Britain’s economy could be 9% weaker under no deal Brexit

The country could also face a shortage in some food produce, as 30% of food comes from the EU and that would lead to a spike in food prices.

Brexit United Kingdom Food Government of the United Kingdom House of Commons of the United Kingdom Tariff

A ‘no deal’ Brexit could cause the British economy to shrink by 6% to 9% over the next 15 years, a government report revealed on Tuesday. Dire consequences could result if Britain pulls out of the European Union (EU) without a deal, the report revealed, including businesses in Northern Ireland going bust and a rise in food prices.

The official document released by the British government was published only after constant demands from lawmakers were made to prepare for a ‘no deal’ Brexit scenario as the March deadline draws near.

On Tuesday, United Kingdom’s (UK) prime minister Theresa May was forced to promise the Parliament on votes to allow members of parliament (MPs) the option to reject a ‘no deal’ Brexit and the choice to delay Brexit. This is after the prime minister said she needed more time to amend the Brexit deal.

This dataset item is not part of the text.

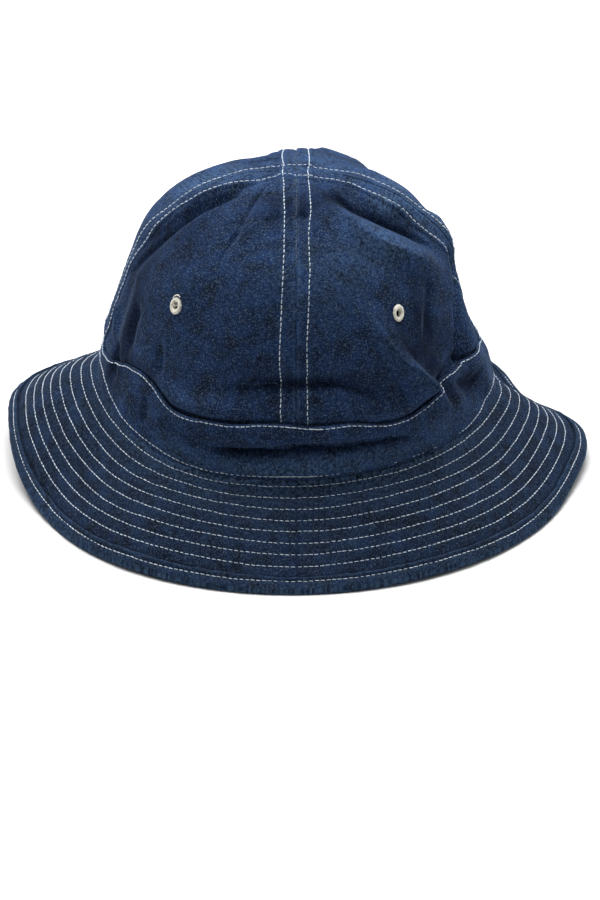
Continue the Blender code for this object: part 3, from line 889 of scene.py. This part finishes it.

Mrs May set out a tight schedule laying out the dates to keep Parliament on track before the slated Brexit date of March 29th. Lawmakers will take a vote on Mrs May’s Brexit deal by March 12th, if the vote fails, Parliament will have to take a vote to support a ‘no deal’ Brexit on March 13th.

If lawmakers reject Mrs May’s Brexit deal and do not support a ‘no deal’ Brexit, Parliament will vote on March 14th to extend Article 50.

The extension of Brexit deadline is not expected to be a protracted delay, as Mrs May said she prefers it to be ‘the shortest possible’.

Food shortage, costly customs checks, expensive tariffs

In the government report, it stated that with a ‘no deal’ situation, the flow of goods through the coastal town Dover in England would be significantly reduced for months. The country could also face a shortage in some food produce, as 30% of food comes from the EU and that would lead to a spike in food prices.

Customs checks could also cost firms £13 billion a year while there is no quantifiable method to measure the impact of the new tariffs, the report said.

The EU would treat the UK as a separate country and tariffs on beef exports could be at 70%, while tariffs on lamb would be at 45%, and car tariffs at 10%. The amount of paperwork businesses need to manage when passing through customs may be confusing if the incorrect paperwork are used, and that would cause further confusion and congestion to the flow of traffic of goods.

Currently, international trade agreements are also barely progressing, with only six out of the 40 planned agreements signed.

Some parts of UK would be more affected than others

The impact of a ‘no deal’ situation is expected to be worse for Northern Ireland than in Great Britain, the report said.

The impact on the economy in different parts of the UK would vary, with the Northeast of England shrinking 10.5%, Northern Ireland smaller by 9%, and Wales and Scotland economies down by 8%.

The report however, stated that the Treasury has stashed about more than £4 billion for a ‘no deal’ scenario. Preparations for the financial year of 2019 to 2020 received an allocation of £2 billion of that sum in December.